Task objective
The records below are to be repeated in full, exactly as they are.

>> START Data for this exercise

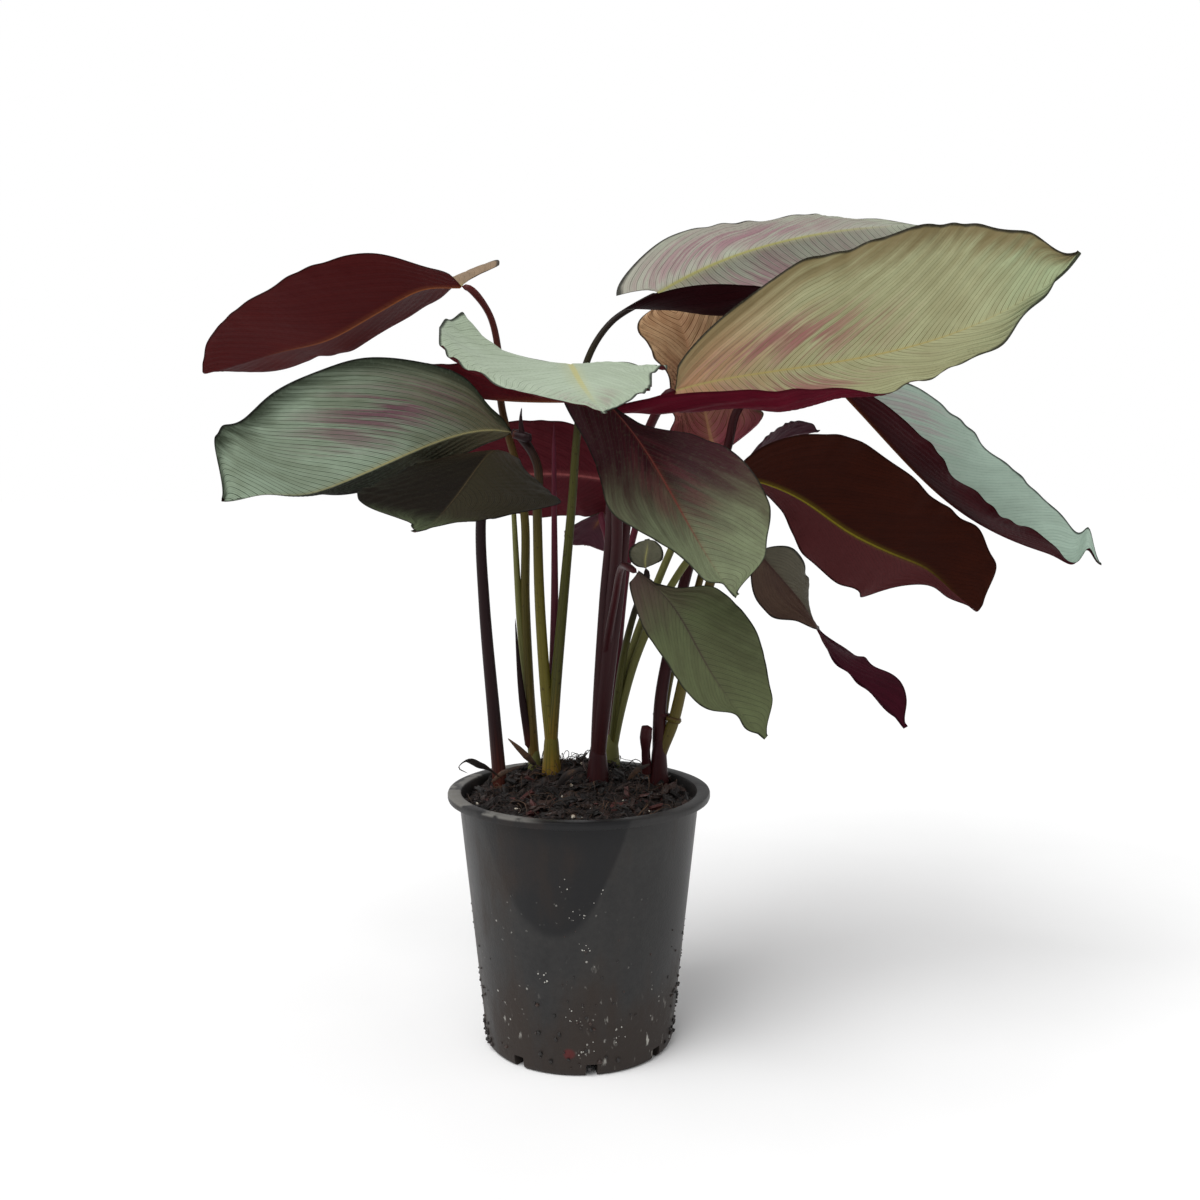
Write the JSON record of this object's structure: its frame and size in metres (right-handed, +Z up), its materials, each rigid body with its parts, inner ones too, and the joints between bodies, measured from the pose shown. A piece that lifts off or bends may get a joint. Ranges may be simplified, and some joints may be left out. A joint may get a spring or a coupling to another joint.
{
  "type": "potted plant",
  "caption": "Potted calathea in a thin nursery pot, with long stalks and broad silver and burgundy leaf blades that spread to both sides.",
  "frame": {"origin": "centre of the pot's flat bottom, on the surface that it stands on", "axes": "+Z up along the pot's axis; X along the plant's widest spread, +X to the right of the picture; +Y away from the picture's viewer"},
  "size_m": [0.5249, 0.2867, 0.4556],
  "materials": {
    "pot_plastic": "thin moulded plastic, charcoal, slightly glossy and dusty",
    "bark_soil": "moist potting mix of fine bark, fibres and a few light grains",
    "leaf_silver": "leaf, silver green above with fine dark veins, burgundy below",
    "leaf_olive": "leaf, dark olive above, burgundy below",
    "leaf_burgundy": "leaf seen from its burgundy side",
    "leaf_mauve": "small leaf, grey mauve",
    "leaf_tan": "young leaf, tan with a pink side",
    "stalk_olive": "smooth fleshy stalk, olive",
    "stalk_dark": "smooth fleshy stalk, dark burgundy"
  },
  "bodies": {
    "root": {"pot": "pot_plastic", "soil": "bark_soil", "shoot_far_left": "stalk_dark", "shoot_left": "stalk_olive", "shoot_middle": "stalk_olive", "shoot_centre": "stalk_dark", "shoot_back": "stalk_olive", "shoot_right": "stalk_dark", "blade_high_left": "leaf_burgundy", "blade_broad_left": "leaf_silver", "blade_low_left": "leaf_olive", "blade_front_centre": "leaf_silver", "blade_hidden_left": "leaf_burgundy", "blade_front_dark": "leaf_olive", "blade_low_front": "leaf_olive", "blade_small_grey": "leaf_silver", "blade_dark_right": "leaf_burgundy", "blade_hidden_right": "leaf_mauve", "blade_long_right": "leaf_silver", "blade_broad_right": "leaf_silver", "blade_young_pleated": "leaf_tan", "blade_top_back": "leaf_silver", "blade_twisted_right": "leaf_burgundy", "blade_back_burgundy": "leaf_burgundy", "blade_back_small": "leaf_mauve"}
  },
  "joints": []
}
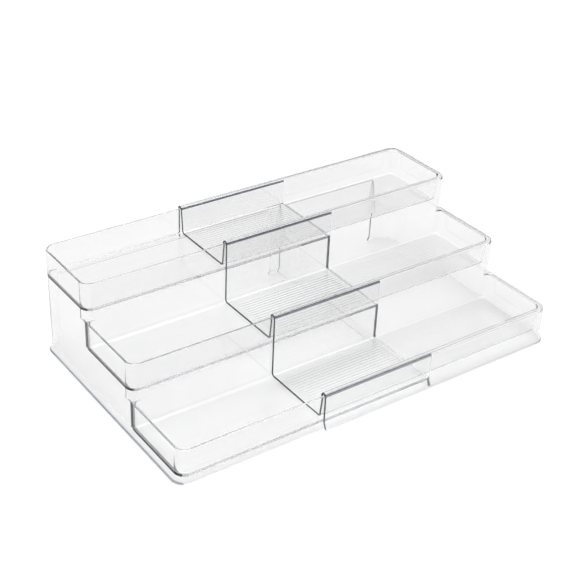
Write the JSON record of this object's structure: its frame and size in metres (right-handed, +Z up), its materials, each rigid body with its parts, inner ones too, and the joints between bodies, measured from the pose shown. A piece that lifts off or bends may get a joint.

>> END Data for this exercise

Solution for this task
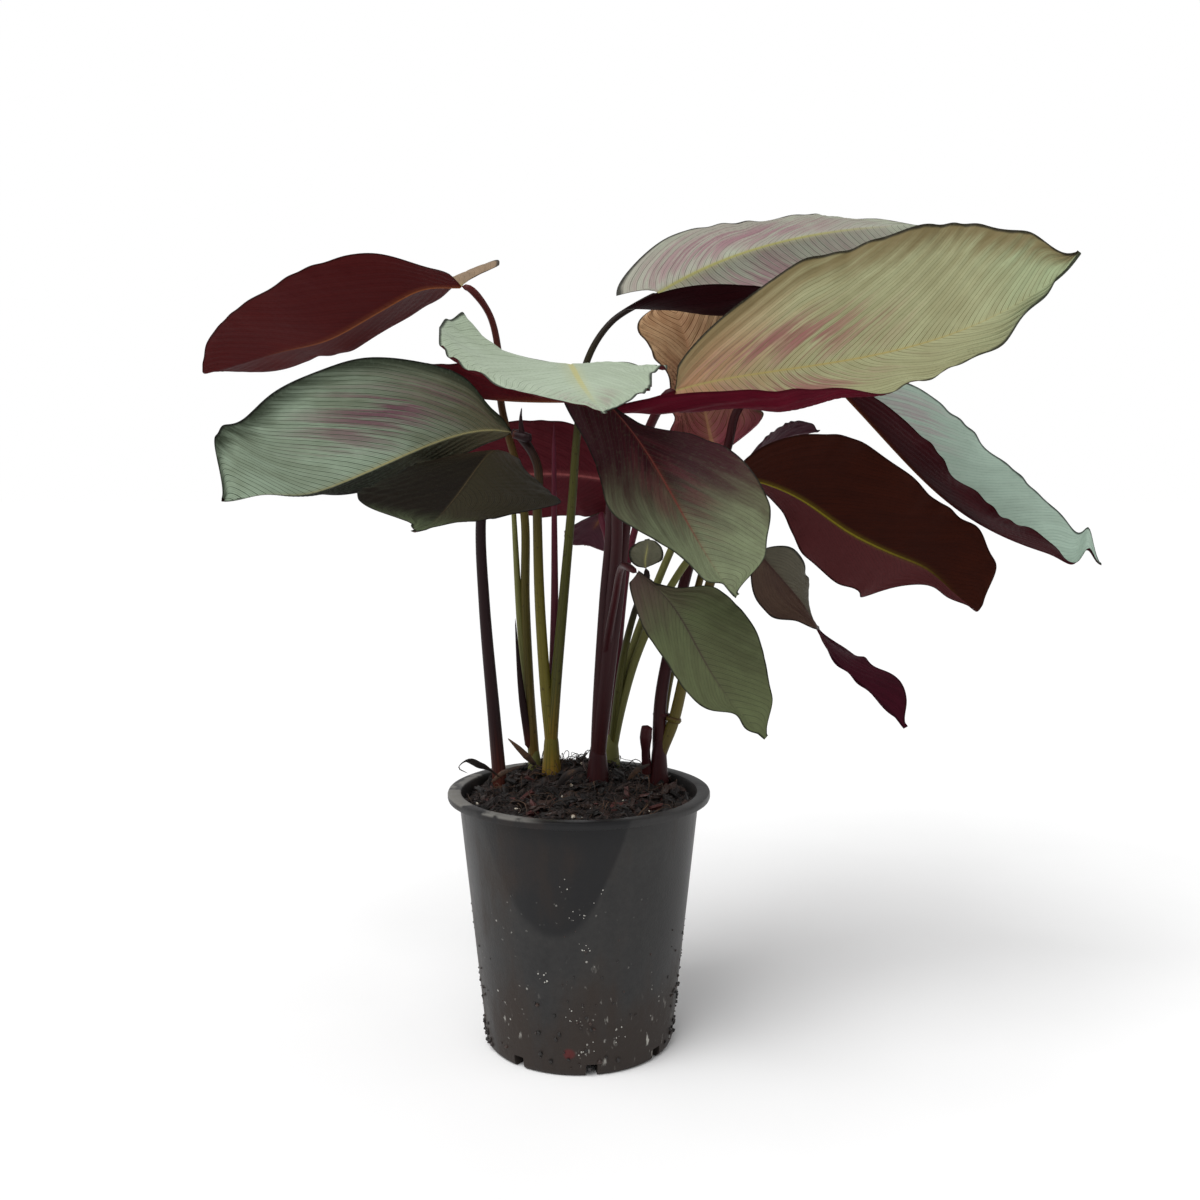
Write the JSON record of this object's structure: its frame and size in metres (right-handed, +Z up), its materials, each rigid body with its parts, inner ones too, and the joints between bodies, measured from the pose shown. A piece that lifts off or bends may get a joint. Ranges may be simplified, and some joints may be left out. A joint may get a spring or a coupling to another joint.
{
  "type": "potted plant",
  "caption": "Potted calathea in a thin nursery pot, with long stalks and broad silver and burgundy leaf blades that spread to both sides.",
  "frame": {"origin": "centre of the pot's flat bottom, on the surface that it stands on", "axes": "+Z up along the pot's axis; X along the plant's widest spread, +X to the right of the picture; +Y away from the picture's viewer"},
  "size_m": [0.5249, 0.2867, 0.4556],
  "materials": {
    "pot_plastic": "thin moulded plastic, charcoal, slightly glossy and dusty",
    "bark_soil": "moist potting mix of fine bark, fibres and a few light grains",
    "leaf_silver": "leaf, silver green above with fine dark veins, burgundy below",
    "leaf_olive": "leaf, dark olive above, burgundy below",
    "leaf_burgundy": "leaf seen from its burgundy side",
    "leaf_mauve": "small leaf, grey mauve",
    "leaf_tan": "young leaf, tan with a pink side",
    "stalk_olive": "smooth fleshy stalk, olive",
    "stalk_dark": "smooth fleshy stalk, dark burgundy"
  },
  "bodies": {
    "root": {"pot": "pot_plastic", "soil": "bark_soil", "shoot_far_left": "stalk_dark", "shoot_left": "stalk_olive", "shoot_middle": "stalk_olive", "shoot_centre": "stalk_dark", "shoot_back": "stalk_olive", "shoot_right": "stalk_dark", "blade_high_left": "leaf_burgundy", "blade_broad_left": "leaf_silver", "blade_low_left": "leaf_olive", "blade_front_centre": "leaf_silver", "blade_hidden_left": "leaf_burgundy", "blade_front_dark": "leaf_olive", "blade_low_front": "leaf_olive", "blade_small_grey": "leaf_silver", "blade_dark_right": "leaf_burgundy", "blade_hidden_right": "leaf_mauve", "blade_long_right": "leaf_silver", "blade_broad_right": "leaf_silver", "blade_young_pleated": "leaf_tan", "blade_top_back": "leaf_silver", "blade_twisted_right": "leaf_burgundy", "blade_back_burgundy": "leaf_burgundy", "blade_back_small": "leaf_mauve"}
  },
  "joints": []
}
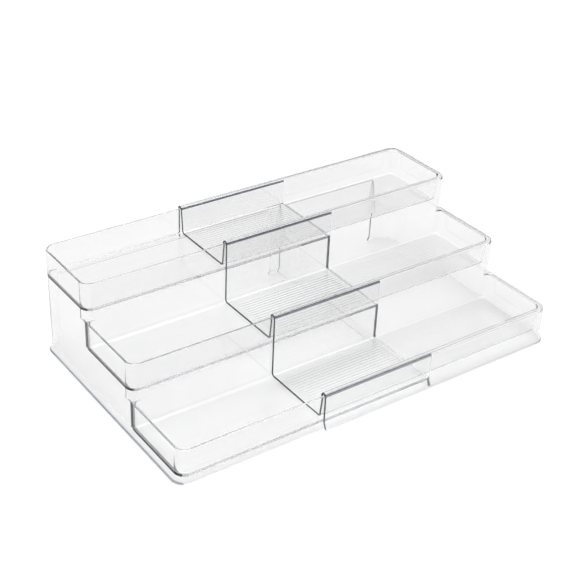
Write the JSON record of this object's structure: its frame and size in metres (right-handed, +Z up), its materials, each rigid body with its parts, inner ones too, and the joints between bodies, measured from the pose shown. A piece that lifts off or bends may get a joint.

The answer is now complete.